→ **DATA PROVIDED**
____________________
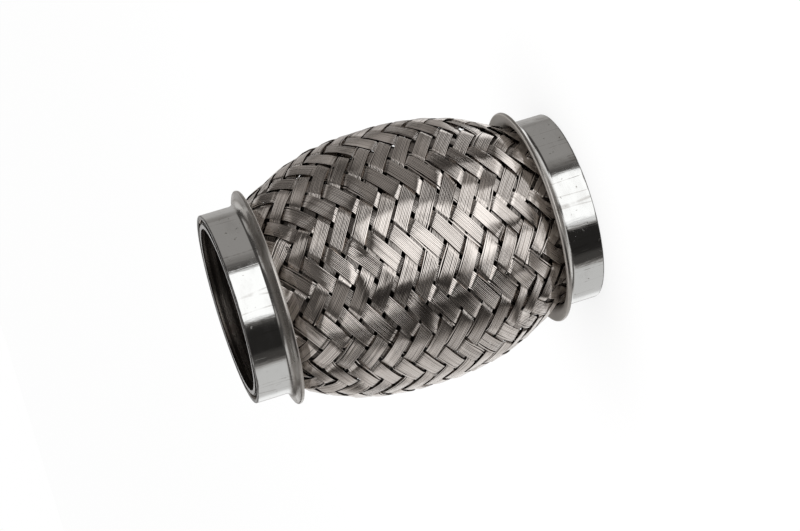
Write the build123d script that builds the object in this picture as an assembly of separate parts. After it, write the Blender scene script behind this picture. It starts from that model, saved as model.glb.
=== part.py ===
"""Flexible exhaust pipe: a bellows between a strip-wound liner and a woven steel sleeve, with two collars.

The pipe stands on one end. Z runs along its axis and the origin is at the middle of its foot.
All sizes are in millimetres.
"""

from build123d import *

import os
from bisect import bisect_right
from itertools import pairwise
from math import acos, cos, degrees, hypot, radians, sin, tan

# Overall sizes
length = 100.0
bore_radius = 23.0
belly_radius = 36.67

# Strip-wound liner
liner_wall = 1.15
liner_cuff = 10.0
strip_pitch = 3.8
strip_gap = 0.9
strip_sheet = 0.45

# Bellows
bellows_sheet = 0.3
convolutions = 9
convolution_pitch = 6.0
convolution_height = 5.8

# Woven sleeve
carriers = 24
belly_lean = 59.0
least_lean = 25.0
sleeve_wall = 0.8
ridge_height = 0.4
weave_start = 4.5
barrel_start = 12.0
barrel_power = 2.4
groove_share = 0.08
float_end_share = 0.16
gap_share = 0.17
open_row_count = 5

# End collars
collar_wall = 1.1
collar_straight = 8.4
flare_bend_radius = 2.3
flare_angle = 78.0
flare_lip = 2.0
edge_round = 0.25
lip_round = 0.4

# Clearances, and how far the hidden layers stop short of the pipe's ends
liner_clearance = 0.05
bellows_clearance = 0.25
collar_clearance = 0.05
layer_setback = 0.3

# How closely curved shapes are worked out
weave_steps = 400
slope_reach = 0.5

# Outer radii of the layers that each collar holds, from the bore outwards
liner_radius = bore_radius + liner_wall
bellows_radius = liner_radius + liner_clearance + bellows_sheet
sleeve_radius = bellows_radius + bellows_clearance + sleeve_wall
collar_radius = sleeve_radius + collar_clearance + collar_wall

# The weave's grid: columns round the pipe and rows up it, with two ribbons crossing on every other point
columns = 2 * carriers
column_step = 180 / carriers


def turned(edges):
    """The solid that a closed outline of radius and height sweeps about the pipe's axis."""
    return revolve(Plane.XZ * make_face(edges), axis=Axis.Z)


def collar():
    """A tube that stands on the pipe's foot and flares out where the sleeve leaves it."""
    foot = (collar_radius, 0)
    side = Line(foot, (collar_radius, collar_straight))
    bend = JernArc(side @ 1, side % 1, flare_bend_radius, -flare_angle)
    lip = Line(bend @ 1, bend @ 1 + (bend % 1) * flare_lip)
    wall = offset(Curve() + [side, bend, lip], amount=collar_wall, side=Side.LEFT)
    tube = turned(wall.edges())
    foot_edges = tube.edges().group_by(Axis.Z)[0]
    tube = fillet(foot_edges, edge_round)
    lip_edges = tube.edges().sort_by(lambda edge: edge.length)[-2:]
    return fillet(lip_edges, lip_round)


def corrugation(outwards):
    """One side of the bellows sheet from foot to head, a given distance outwards of its middle."""
    turn = convolution_pitch / 4
    middle_radius = bellows_radius - bellows_sheet / 2
    root = middle_radius + turn
    crest = middle_radius + convolution_height - bellows_sheet - turn
    root_turn = turn - outwards
    crest_turn = turn + outwards
    cuff = middle_radius + outwards
    start = (length - convolutions * convolution_pitch) / 2
    edges = [Line((cuff, layer_setback), (cuff, start))]
    for index in range(convolutions):
        base = start + index * convolution_pitch
        middle = base + convolution_pitch / 2
        top = base + convolution_pitch
        edges += [
            CenterArc((root, base), root_turn, 90, 90),
            Line((root, base + root_turn), (crest, middle - crest_turn)),
            CenterArc((crest, middle), crest_turn, -90, 180),
            Line((crest, middle + crest_turn), (root, top - root_turn)),
            CenterArc((root, top), root_turn, 180, 90),
        ]
    edges.append(Line((cuff, length - start), (cuff, length - layer_setback)))
    return edges


def bellows():
    """A thin tube folded into rounded convolutions, with a plain cuff in each collar."""
    outer = corrugation(bellows_sheet / 2)
    inner = corrugation(-bellows_sheet / 2)
    ends = [Line(inner[0] @ 0, outer[0] @ 0), Line(inner[-1] @ 1, outer[-1] @ 1)]
    return turned([*outer, *inner, *ends])


def grooves(radius, depth, first, count):
    """Corners of a straight wall with a row of square grooves, where the strip's turns lap each other."""
    corners = []
    for index in range(count):
        low = first + index * strip_pitch
        high = low + strip_gap
        corners += [(radius, low), (radius + depth, low), (radius + depth, high), (radius, high)]
    return corners


def liner():
    """The strip-wound tube that lines the bore, with a plain cuff at each end."""
    turns = int((length - 2 * liner_cuff) // strip_pitch)
    first = (length - turns * strip_pitch) / 2 + (strip_pitch - strip_gap) / 2
    inner = grooves(bore_radius, strip_sheet, first, turns)
    outer = grooves(liner_radius, -strip_sheet, first + strip_pitch / 2, turns - 1)
    corners = [(bore_radius, 0), *inner, (bore_radius, length)]
    corners += [(liner_radius, length), *reversed(outer), (liner_radius, 0)]
    return turned(Polyline(*corners, close=True).edges())


def barrel_radius(height):
    """The sleeve's outer radius: straight in the collars and bellied between them."""
    reach = min(abs(height - length / 2) / (length / 2 - barrel_start), 1)
    return sleeve_radius + (belly_radius - sleeve_radius) * (1 - reach**barrel_power)


def ribbon_turn(height):
    """Degrees that a ribbon turns about the axis in a millimetre of height.

    It leans so that it and its neighbours just fill the way round, and no less than the least lean.
    """
    radius = barrel_radius(height)
    crowding = cos(radians(belly_lean)) * belly_radius / radius
    lean = acos(min(crowding, cos(radians(least_lean))))
    rise = barrel_radius(height + slope_reach) - barrel_radius(height - slope_reach)
    return degrees(tan(lean) / radius) * hypot(1, rise / (2 * slope_reach))


def weave_turns():
    """Heights up the woven stretch, and the degrees that a ribbon has turned at each."""
    step = (length - 2 * weave_start) / weave_steps
    heights = [weave_start + index * step for index in range(weave_steps + 1)]
    turns = [0.0]
    for height in heights[:-1]:
        turns.append(turns[-1] + ribbon_turn(height + step / 2) * step)
    return heights, turns


weave_heights, weave_turned = weave_turns()
rows = 2 * round(weave_turned[-1] / column_step / 2)
open_rows = [round((index + 0.5) * rows / open_row_count) for index in range(open_row_count)]


def row_height(row):
    """The height of a row of the weave's grid, whole or not."""
    turn = weave_turned[-1] * row / rows
    index = min(bisect_right(weave_turned, turn), len(weave_turned) - 1)
    low, high = weave_turned[index - 1], weave_turned[index]
    share = (turn - low) / (high - low)
    return weave_heights[index - 1] + share * (weave_heights[index] - weave_heights[index - 1])


def weave_point(column, row, drop):
    """A point of the sleeve at a place on the grid, a given distance below its outer surface."""
    height = row_height(row)
    radius = barrel_radius(height) - drop
    angle = radians(column % columns * column_step)
    return (radius * cos(angle), radius * sin(angle), height)


def valley(column, row):
    """A point of the outer surface between ribbons, which is full height where the weave ends."""
    return weave_point(column, row, ridge_height if 0 < row < rows else 0)


def lining(column, row):
    """A point of the sleeve's inner surface."""
    return weave_point(column, row, sleeve_wall)


def float_outline(place):
    """Grid points round a float, each with its corner's number and the top's corner that it leans on.

    A corner on an open row is cut back, so that a square gap stays between the ribbons that meet there.
    """
    corners = [(-0.5, -0.5), (-0.5, 0.5), (0.5, 0.5), (1.5, 0.5), (1.5, -0.5), (0.5, -0.5)]
    tops = [(0, 0), (1, 1), (1, 2), (2, 2), (3, 3), (3, 0)]
    outline = []
    for number, (along, across) in enumerate(corners):
        column, row = place(along, across)
        first_top, last_top = tops[number]
        if row not in open_rows:
            outline += [(column, row, number, first_top), (column, row, number, last_top)]
            continue
        before = place(*corners[number - 1])
        after = place(*corners[(number + 1) % len(corners)])
        back = ((before[0] - column) * gap_share, (before[1] - row) * gap_share)
        onwards = ((after[0] - column) * gap_share, (after[1] - row) * gap_share)
        outline.append((column + back[0], row + back[1], number, first_top))
        if first_top == last_top:
            inmost = (column + back[0] + onwards[0], row + back[1] + onwards[1])
            outline.append((*inmost, number, first_top))
        outline.append((column + onwards[0], row + onwards[1], number, last_top))
    return outline


def float_facets(column, row, climb):
    """Facets of the stretch of one ribbon that lies over two others, and of the wall behind it.

    The stretch runs from its first crossing to the next one, a row up or down as climb is 1 or -1.
    """

    def place(along, across):
        return (column + along + across, row + climb * (along - across))

    low, high = float_end_share - 0.5, 1.5 - float_end_share
    side = 0.5 - groove_share
    top_spots = [(low, -side), (low, side), (high, side), (high, -side)]
    tops = [weave_point(*place(*spot), 0) for spot in top_spots]
    centre = lining(*place(0.5, 0))
    facets = [tops[:3], [tops[0], tops[2], tops[3]]]
    outline = float_outline(place)
    for here, there in pairwise([*outline, outline[0]]):
        if here[:2] != there[:2]:
            outer = [valley(*here[:2]), valley(*there[:2])]
            inner = [lining(*here[:2]), lining(*there[:2])]
            facets += [[*outer, tops[here[3]]], [*inner, centre]]
            if here[2] == there[2]:
                facets += [[*outer, inner[1]], [outer[0], *inner]]
        if here[3] != there[3]:
            facets.append([valley(*there[:2]), tops[there[3]], tops[here[3]]])
    return facets


def plain_facets(column, row):
    """Facets of a crossing at the weave's end, whose float runs out of it, on both faces of the wall."""
    below, above = max(row - 1, 0), min(row + 1, rows)
    corners = [(column - 1, row), (column, below), (column + 1, row), (column, above)]
    facets = []
    for surface in (valley, lining):
        points = [surface(*corner) for corner in corners]
        if row == 0:
            points = points[3:] + points[:3]
        elif row == rows:
            points = points[1:] + points[:1]
        facets += [[points[0], *pair] for pair in pairwise(points[1:])]
    return facets


def cuff_facets(edge_row, height):
    """Facets of the plain cuff between the weave's first or last row and the sleeve's end at a height."""
    facets = []
    for column in range(columns):
        outer = [valley(column, edge_row), valley(column + 1, edge_row)]
        inner = [lining(column, edge_row), lining(column + 1, edge_row)]
        outer_end = [(x, y, height) for x, y, z in outer]
        inner_end = [(x, y, height) for x, y, z in inner]
        facets.append([*outer, *reversed(outer_end)])
        facets.append([*inner, *reversed(inner_end)])
        facets.append([*outer_end, *reversed(inner_end)])
    return facets


def sleeve():
    """The woven sleeve as one wall, with a ridge for every float of its weave and rows of open gaps."""
    facets = cuff_facets(0, layer_setback) + cuff_facets(rows, length - layer_setback)
    for column in range(columns):
        climb = 1 if column % 4 < 2 else -1
        for row in range(column % 2, rows + 1, 2):
            partner = row + climb if column % 2 == 0 else row - climb
            if not (0 < row < rows and 0 < partner < rows):
                facets += plain_facets(column, row)
            elif column % 2 == 0:
                facets += float_facets(column, row, climb)
    return Solid(Shell([Face(Wire.make_polygon(facet)) for facet in facets]))


lower_collar = collar()
parts = {
    "lower_end_collar": lower_collar,
    "upper_end_collar": Pos(0, 0, length) * Rot(180, 0, 0) * lower_collar,
    "bellows": bellows(),
    "interlock_liner": liner(),
    "braided_sleeve": sleeve(),
}

os.makedirs("parts", exist_ok=True)
for name, part in parts.items():
    export_step(part, f"parts/{name}.step")
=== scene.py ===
"""Looks of an exhaust flex pipe: a woven steel sleeve between two bright collars.

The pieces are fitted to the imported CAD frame. All lengths are in metres.
"""

import math

import bmesh
import bpy
import numpy as np
from bpy.props import FloatProperty, FloatVectorProperty, IntProperty, PointerProperty
from mathutils import Matrix, Vector


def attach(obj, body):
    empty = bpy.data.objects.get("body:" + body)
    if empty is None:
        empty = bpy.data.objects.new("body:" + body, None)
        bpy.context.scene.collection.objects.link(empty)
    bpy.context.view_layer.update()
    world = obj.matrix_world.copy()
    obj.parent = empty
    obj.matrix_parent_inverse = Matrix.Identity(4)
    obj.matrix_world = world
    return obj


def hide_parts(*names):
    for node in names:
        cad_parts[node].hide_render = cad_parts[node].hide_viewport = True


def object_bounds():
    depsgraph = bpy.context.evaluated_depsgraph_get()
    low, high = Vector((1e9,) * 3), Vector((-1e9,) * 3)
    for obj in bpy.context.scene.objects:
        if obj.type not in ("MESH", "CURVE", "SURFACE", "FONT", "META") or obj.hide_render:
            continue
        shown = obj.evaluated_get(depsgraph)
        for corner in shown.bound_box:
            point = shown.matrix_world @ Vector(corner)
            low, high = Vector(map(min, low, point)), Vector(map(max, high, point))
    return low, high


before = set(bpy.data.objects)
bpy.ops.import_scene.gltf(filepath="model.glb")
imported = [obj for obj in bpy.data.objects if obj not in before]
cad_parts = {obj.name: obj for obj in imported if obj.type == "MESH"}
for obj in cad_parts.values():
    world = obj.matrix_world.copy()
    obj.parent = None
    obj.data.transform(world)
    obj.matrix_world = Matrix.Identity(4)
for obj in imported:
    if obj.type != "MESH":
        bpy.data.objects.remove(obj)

bl_info = {
    "name": "Exhaust Flex Pipe",
    "version": (1, 0, 0),
    "blender": (4, 5, 0),
    "location": "3D View > Sidebar > Flex Pipe",
    "description": "Builds the woven sleeve, collars, liner and studio of an exhaust flex pipe",
    "category": "Object",
}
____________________
→ **WHAT THE EXERCISE ASKS**
Repeat exactly the lines from the one containing "obj.matrix_parent_inverse = Matrix.Identity(4)" to the one containing "bpy.data.objects.remove(obj)", both lines included, and nothing else.

→ **SOLUTION**
    obj.matrix_parent_inverse = Matrix.Identity(4)
    obj.matrix_world = world
    return obj


def hide_parts(*names):
    for node in names:
        cad_parts[node].hide_render = cad_parts[node].hide_viewport = True


def object_bounds():
    depsgraph = bpy.context.evaluated_depsgraph_get()
    low, high = Vector((1e9,) * 3), Vector((-1e9,) * 3)
    for obj in bpy.context.scene.objects:
        if obj.type not in ("MESH", "CURVE", "SURFACE", "FONT", "META") or obj.hide_render:
            continue
        shown = obj.evaluated_get(depsgraph)
        for corner in shown.bound_box:
            point = shown.matrix_world @ Vector(corner)
            low, high = Vector(map(min, low, point)), Vector(map(max, high, point))
    return low, high


before = set(bpy.data.objects)
bpy.ops.import_scene.gltf(filepath="model.glb")
imported = [obj for obj in bpy.data.objects if obj not in before]
cad_parts = {obj.name: obj for obj in imported if obj.type == "MESH"}
for obj in cad_parts.values():
    world = obj.matrix_world.copy()
    obj.parent = None
    obj.data.transform(world)
    obj.matrix_world = Matrix.Identity(4)
for obj in imported:
    if obj.type != "MESH":
        bpy.data.objects.remove(obj)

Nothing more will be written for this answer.